Isn't this information misleading? So I am to assume that the only values of concern, with respect to active sessions, are the CPU skew and I/O skew?

And if the AMP I/O skew is high even when no sessions are present it can be attributed to the background processes?

Teradata Employee

In the System Health portlet and other places in Viewpoint, the total CPU consumption of the system and the nodes of the system are reported.  This data comes from the PM/API MONITOR PHYSICAL RESOURCE call.  I believe this includes both CPU consumed while servicing sessions as well as other work that is not related to the actual servicing of the sessions.  There will always be a small amount of overhead in running the OS and all the software that comprises the database.  However, you don't want to exclude this work from CPU metrics as you want to know when the system reaches its capacity (i.e. 100%).

I think the point to take away from the skew metrics is that in an MPP system like Teradata skew is not an important metric when the overall utilization is very low.  At low utilization, it becomes less likely and in some cases impossible to make the system completely parallel.

Enthusiast

Thanks for the prompt response!

Cheers

Enthusiast

Thank you for the nice artice.
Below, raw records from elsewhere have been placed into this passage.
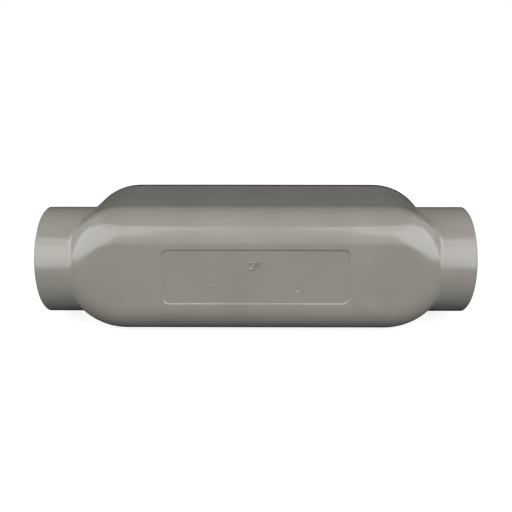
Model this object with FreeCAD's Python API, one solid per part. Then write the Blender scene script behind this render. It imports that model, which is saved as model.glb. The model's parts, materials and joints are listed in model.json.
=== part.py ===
import FreeCAD, Part
import math
import os

# A type C conduit body for 2 inch pipe: a die-cast aluminium trough with a threaded
# hub at each end, closed by a rubber gasket and a pressed sheet cover on two screws.
# Millimetres. X runs along the pipe, +Y points out of the cover, +Z is up.
# The part stands on one long side wall; the smooth closed back faces -Y.

# Pipe thread and the bushing lip behind it
thread_radius = 30.15       # root of a 2 inch taper pipe thread, made as a plain bore
thread_length = 26.0
mouth_chamfer = 1.3
bushing_step = 4.15         # how far the lip that the pipe end stops against stands in
bushing_length = 8.0
bushing_bevel = 2.2         # both of the lip's edges, so that it doesn't cut the wires
barrel_wall = 3.9           # metal round the pipe thread, inside the trough

# Hubs
hub_span = 279.0            # hub face to hub face
hub_wall = 5.2              # metal round the thread, outside the trough
hub_blend_radius = 4.0      # hollow fillet between hub and body
hub_land = 8.75             # straight part between the fillet and the rim
rim_bevel = 1.0             # outer edge of the hub face

# Trough
body_width = 81.8           # the ends are half circles of this width
back_past_hub = 3.55        # how far the closed back stands out past the hubs
flange_past_hub = 11.45     # the same for the flange that the gasket lies on
back_edge_radius = 20.7     # along the straight sides
end_edge_radius = 21.4      # at the middle of each rounded end
wall = 4.0

# Name panel, sunk in the back
panel_length = 117.2
panel_height = 36.1
panel_corner = 3.6
panel_depth = 0.55
panel_slope = 0.75          # how far the panel's edge runs in over its depth

# Cover screws, number 10
screw_radius = 2.4
screw_reach = 7.2           # how far the tip goes past the flange
screw_inset = 10.5          # screw centre to the outside of the rounded end
head_radius = 4.7
head_height = 2.9
head_edge = 1.1             # straight side of the pan head
shoulder_radius = 4.1       # where the pan head's two bevels meet
shoulder_height = 2.2
crown_radius = 2.9          # flat top of the pan head
point_bevel = 0.8           # at the screw's tip
slot_width = 1.3
slot_depth = 1.4
thread_clearance = 0.08
hole_clearance = 0.4
tap_margin = 1.0            # tapped hole runs on past the tip
boss_wall = 3.1

# Gasket
gasket_thickness = 1.6
gasket_overhang = 0.45      # cut this much wider than the flange on each side
gasket_band = 6.5
gasket_slip = 0.6           # lies this far to +X of its screws

# Cover, pressed from sheet
sheet = 1.6
cover_inset = 0.5
field_rim = 9.0             # flat rim round the raised field
field_end = 27.0            # flat end that the screw seats on
field_height = 2.4
field_slope = 2.2
field_round = 1.2

# Used to find edges, not to size anything
same_place = 1e-4
on_cylinder = 0.01

# Places worked out from the sizes
throat_radius = thread_radius - bushing_step
hub_outer_radius = thread_radius + hub_wall
body_length = hub_span - 2 * (hub_blend_radius + hub_land + rim_bevel)
axis_to_back = hub_outer_radius + back_past_hub
axis_to_flange = hub_outer_radius + flange_past_hub
axis_z = body_width / 2
cover_stack = gasket_thickness + sheet + max(field_height, head_height)
back_y = -(axis_to_back + axis_to_flange + cover_stack) / 2
axis_y = back_y + axis_to_back
flange_y = axis_y + axis_to_flange
cover_y = flange_y + gasket_thickness
seat_y = cover_y + sheet
end_radius = body_width / 2
end_centre = body_length / 2 - end_radius
hub_face = hub_span / 2
stop_x = hub_face - thread_length
barrel_x = stop_x - bushing_length
screw_x = body_length / 2 - screw_inset
gasket_lift = gasket_overhang
gasket_shift = math.hypot(gasket_slip, gasket_lift)
SIDES = {"left": -1, "right": 1}


def vec(x, y, z):
    return FreeCAD.Vector(x, y, z)


def stadium(centre_x, radius, y, dx=0.0, dz=0.0):
    """A flat wire standing across Y, its half-circle ends each made of two quarter arcs."""
    z = axis_z + dz
    k = radius * math.sqrt(0.5)
    edges = []
    for turn in (1, -1):
        x = dx + turn * centre_x
        tip = vec(x + turn * radius, y, z)
        edges += [
            Part.LineSegment(vec(dx - turn * centre_x, y, z - turn * radius),
                             vec(x, y, z - turn * radius)).toShape(),
            Part.Arc(vec(x, y, z - turn * radius), vec(x + turn * k, y, z - turn * k), tip).toShape(),
            Part.Arc(tip, vec(x + turn * k, y, z + turn * k), vec(x, y, z + turn * radius)).toShape(),
        ]
    return Part.Wire(edges)


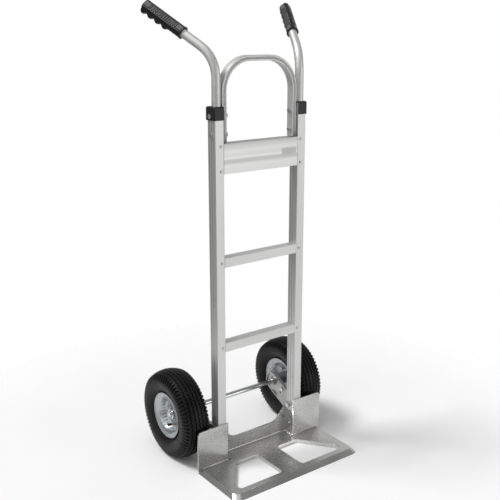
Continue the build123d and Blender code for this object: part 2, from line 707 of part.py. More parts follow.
rim_spots = PolarLocations(rim_bolt_circle, rim_bolt_count, start_angle=45)
for name, face in (("rim_outer", 1), ("rim_inner", -1)):
    with BuildPart() as rim:
        with BuildSketch(wheel_section):
            with BuildLine():
                Polyline(*[(face * a, r) for a, r in half_rim], close=True)
            make_face()
        revolve(axis=wheel_axis)
        with BuildSketch(axle_plane(-2 * rim_sheet)):
            with rim_spots:
                Circle(bolt_radius + hole_gap)
        extrude(amount=4 * rim_sheet, mode=Mode.SUBTRACT)
        if face > 0:
            # valve hole through the outer half's barrel
            hole_plane = Plane(valve_point(valve_offset, seat_in - 8), z_dir=(0, *valve_down))
            drill(hole_plane, valve_radius + valve_hole_gap, 14)
    save_pair(rim, name)

with BuildPart() as hub:
    with BuildSketch(wheel_section):
        with Locations(((hub_outer - hub_inner) / 2, 0)):
            Rectangle(hub_outer + hub_inner, 2 * hub_radius)
        Rectangle(4 * hub_inner, 2 * hub_bore_radius, mode=Mode.SUBTRACT)
        for place, way in zip(bearing_places, (-1, 1)):
            pocket = place - way * bearing_width / 2
            with Locations((pocket + way * hub_inner, 0)):
                Rectangle(2 * hub_inner, 2 * (bearing_radius + slip_gap / 2), mode=Mode.SUBTRACT)
        with Locations((0, -hub_radius)):
            Rectangle(4 * hub_inner, 2 * hub_radius, mode=Mode.SUBTRACT)
    revolve(axis=wheel_axis)
save_pair(hub, "hub")


def race(name, low, high):
    """Pair of bearing races, each with a ball groove in one face."""
    with BuildPart() as piece:
        with BuildSketch(wheel_section):
            for place in bearing_places:
                with Locations((place, (low + high) / 2)):
                    Rectangle(bearing_width, high - low)
            for place in bearing_places:
                with Locations((place, ball_circle)):
                    Circle(groove_radius, mode=Mode.SUBTRACT)
        revolve(axis=wheel_axis)
    save_pair(piece, name)


race("outer_races", outer_race_bore, bearing_radius)
race("inner_races", axle_radius + running_gap, inner_race_radius)

with BuildPart() as balls:
    for place in bearing_places:
        with Locations(axle_plane(place)):
            with PolarLocations(ball_circle, ball_count):
                Sphere(ball_radius)
save_pair(balls, "balls")

with BuildPart() as ball_cages:
    for place in bearing_places:
        with BuildSketch(axle_plane(place)):
            Circle(ball_circle + cage_thickness / 2)
            Circle(ball_circle - cage_thickness / 2, mode=Mode.SUBTRACT)
        extrude(amount=cage_width / 2, both=True)
    for place in bearing_places:
        for index in range(ball_count):
            turn = radians(360 * index / ball_count)
            outwards = (0, cos(turn), sin(turn))
            drill(Plane((wheel_x + place, axle_y, axle_z), z_dir=outwards), ball_radius + slip_gap,
                  bearing_radius)
save_pair(ball_cages, "ball_cages")

with BuildPart() as hub_seals:
    for offset in (-hub_inner, hub_outer - seal_thickness):
        drill(axle_plane(offset), bearing_radius, seal_thickness, Mode.ADD)
    drill(axle_plane(-2 * hub_inner), axle_radius + ball_gap, 4 * hub_inner)
save_pair(hub_seals, "hub_seals")

with BuildPart() as rim_bolts:
    with BuildSketch(axle_plane(rim_sheet)):
        with rim_spots:
            RegularPolygon(bolt_hex / 2, 6, major_radius=False)
    extrude(amount=bolt_head)
    with BuildSketch(axle_plane(rim_sheet)):
        with rim_spots:
            Circle(bolt_radius)
    extrude(amount=-2 * rim_sheet - nut_height - bolt_tail)
save_pair(rim_bolts, "rim_bolts")

with BuildPart() as rim_nuts:
    with BuildSketch(axle_plane(-rim_sheet)):
        with rim_spots:
            RegularPolygon(bolt_hex / 2, 6, major_radius=False)
            Circle(bolt_radius + slip_gap / 2, mode=Mode.SUBTRACT)
    extrude(amount=-nut_height)
save_pair(rim_nuts, "rim_nuts")

tube_foot = tube_middle - tube_height * sqrt(1 - ((valve_offset - valve_radius) / tube_half_width) ** 2)
valve_knee = valve_point(valve_offset, valve_knee_radius)
valve_tip = valve_point(valve_reach, valve_tip_radius)
with BuildPart() as valve_stem:
    with BuildLine():
        FilletPolyline(valve_point(valve_offset, tube_foot - slip_gap), valve_knee, valve_tip, radius=6)
    with BuildSketch(Plane(valve_point(valve_offset, tube_foot - slip_gap), z_dir=(0, *valve_down))):
        Circle(valve_radius)
    sweep()
save_pair(valve_stem, "valve_stem")

with BuildPart() as valve_cap:
    valve_way = Vector(*valve_tip) - Vector(*valve_knee)
    cap_start = Vector(*valve_tip) - valve_way.normalized() * (valve_cap_length - 2)
    cap_plane = Plane(cap_start, z_dir=valve_way)
    drill(cap_plane, valve_cap_radius, valve_cap_length, Mode.ADD)
    fillet(valve_cap.faces().sort_by(Axis(cap_plane.origin, cap_plane.z_dir))[-1].edges(), 1.0)
    drill(cap_plane, valve_radius + slip_gap / 2, valve_cap_length - 2 + slip_gap)
save_pair(valve_cap, "valve_cap")
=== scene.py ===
import bpy
import json
import math
from mathutils import Matrix, Vector


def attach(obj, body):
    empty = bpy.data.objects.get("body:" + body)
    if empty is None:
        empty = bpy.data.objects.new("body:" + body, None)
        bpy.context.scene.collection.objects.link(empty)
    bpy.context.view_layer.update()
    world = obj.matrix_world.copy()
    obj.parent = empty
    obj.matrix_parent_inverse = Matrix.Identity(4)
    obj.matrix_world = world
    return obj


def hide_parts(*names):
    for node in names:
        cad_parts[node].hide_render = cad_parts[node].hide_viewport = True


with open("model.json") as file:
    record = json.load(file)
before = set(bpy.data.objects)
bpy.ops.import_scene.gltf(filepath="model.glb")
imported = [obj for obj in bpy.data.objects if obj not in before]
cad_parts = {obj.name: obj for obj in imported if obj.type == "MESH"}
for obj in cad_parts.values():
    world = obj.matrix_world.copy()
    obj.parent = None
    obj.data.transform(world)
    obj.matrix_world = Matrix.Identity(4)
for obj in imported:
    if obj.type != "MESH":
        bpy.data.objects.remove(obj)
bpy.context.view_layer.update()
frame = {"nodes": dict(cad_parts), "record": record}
print("frame loaded:", len(frame["nodes"]), "nodes")

mm = 0.001
record = frame["record"]


def named(entries, name):
    # the record's joint or mount of that name
    return next(entry for entry in entries if entry["name"] == name)


def reachOf(node, axis):
    # lowest and highest place of a CAD node along one axis
    places = [vertex.co["XYZ".index(axis)] for vertex in frame["nodes"][node].data.vertices]
    return min(places), max(places)


# selection and modelling helpers

def deselectAll():
    for thing in bpy.context.selected_objects:
        thing.select_set(False)


def makeActive(piece):
    deselectAll()
    piece.select_set(True)
    bpy.context.view_layer.objects.active = piece


def bakePlace(piece):
    # the object goes to the origin, its place goes into the mesh
    makeActive(piece)
    bpy.ops.object.transform_apply(location=True, rotation=True, scale=True)


def cleanMesh(piece, mergeDistance=1e-6, outward=True):
    # doubles merged, and faces turned outwards unless they already are
    makeActive(piece)
    bpy.ops.object.mode_set(mode="EDIT")
    bpy.ops.mesh.select_all(action="SELECT")
    bpy.ops.mesh.remove_doubles(threshold=mergeDistance)
    if outward:
        bpy.ops.mesh.normals_make_consistent(inside=False)
    bpy.ops.object.mode_set(mode="OBJECT")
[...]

However, I have a question regarding health condition.

If I have System heartbeat enabled in health equation but canary query is disabled in Teradata System Portlet, will system heartbeat be accounted for health condition ?

Teradata Employee

If you enable System Heartbeat in the health equation but disable the execution of the query, the system health will eventually be calculated as UNKNOWN.  Viewpoint uses the last System Heartbeat execution time during the previous 24 hours when calculating system health.  Therefore, once the system heartbeat has not been collected for at least 24 hours, the health will start being reported as UNKNOWN.  While there might be some very short term reasons to disable a canary query that's part of the system health equation, I would not recommend doing so for any extended period of time.